For 64-bit MATLAB, Jon Dattorro suggests a bug fix.
FAQs
compiling is successful, but gurobi_mex cannot run
Solution: check and correct Gurobi license and environment variables
Step 1. Check and validate Gurobi license
Step 2. Check system environment variables for Gurobi
Step 3. Verify MATLAB knows the correct system environment variables by running
>> getenv('GUROBI_HOME') >> getenv('GRB_LICENSE_FILE') >> getenv('PATH') >> getenv('LD_LIBRARY_PATH') % on Unix/Linux/Mac
You may need to restart MATLAB from the terminal to get all environment variables loaded to MATLAB.
"int32" or "int64" errors
Solution: use int32 if sizeof(int) is 4 for your system; use int64 if sizeof(int) is 8. To determine sizeof(int), take the following steps
Step 1. create "check_sizeof_int.c" with the following lines
#include "mex.h" void mexFunction( int nlhs, mxArray *plhs[], int nrhs, const mxArray *prhs[] ) { mexPrintf("Size of int is %d\n", sizeof(int)); return; }
Step 2. Launch Matlab, run mex check_sizeof_int.c, and then run check_sizeof_int
MATLAB reports "out of memory"
Solution: run clear mex after each call to gurobi_mex
Running out of memory is often the result of memory leaks. However, the interface has been checked numerous times for memory leaks. If there still appears to be a leak, we are not sure if it is with the interface, Gurobi, or MATLAB itself.

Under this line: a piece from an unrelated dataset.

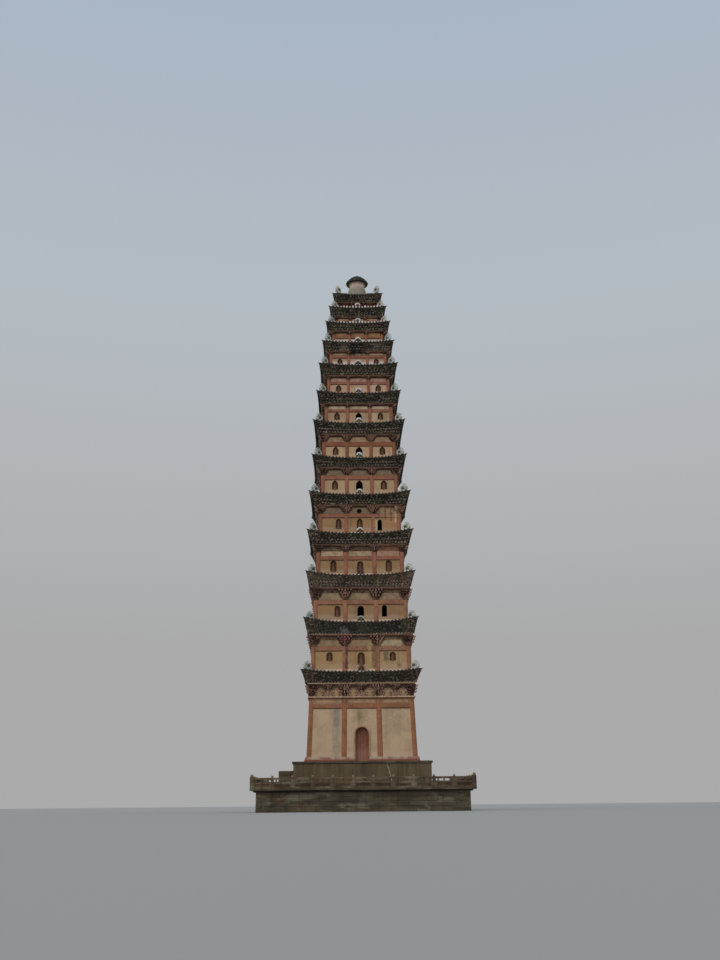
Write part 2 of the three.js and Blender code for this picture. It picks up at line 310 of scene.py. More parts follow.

Gurobi Mex in a loop returns incorrect solutions
Solution: run clear mex after each call to gurobi_mex
Even though gurobi_mex releases all memory allocated before it exits, something seems to stay in memory since the first call and gets carried over to all the subsequent calls. We are aware of this problem but we cannot find a better solution than executing clear mex after each call to gurobi_mex.
License
Creative Commons Attribution-Share Alike 3.0 United States License. Allow commercial use of this work. Permit others to copy, distribute, display, and perform the work, including for commercial purposes. Allow modification, as long as others share alike. Permit others to distribute derivative works only under the same license or one compatible with the one that governs the licensor's work.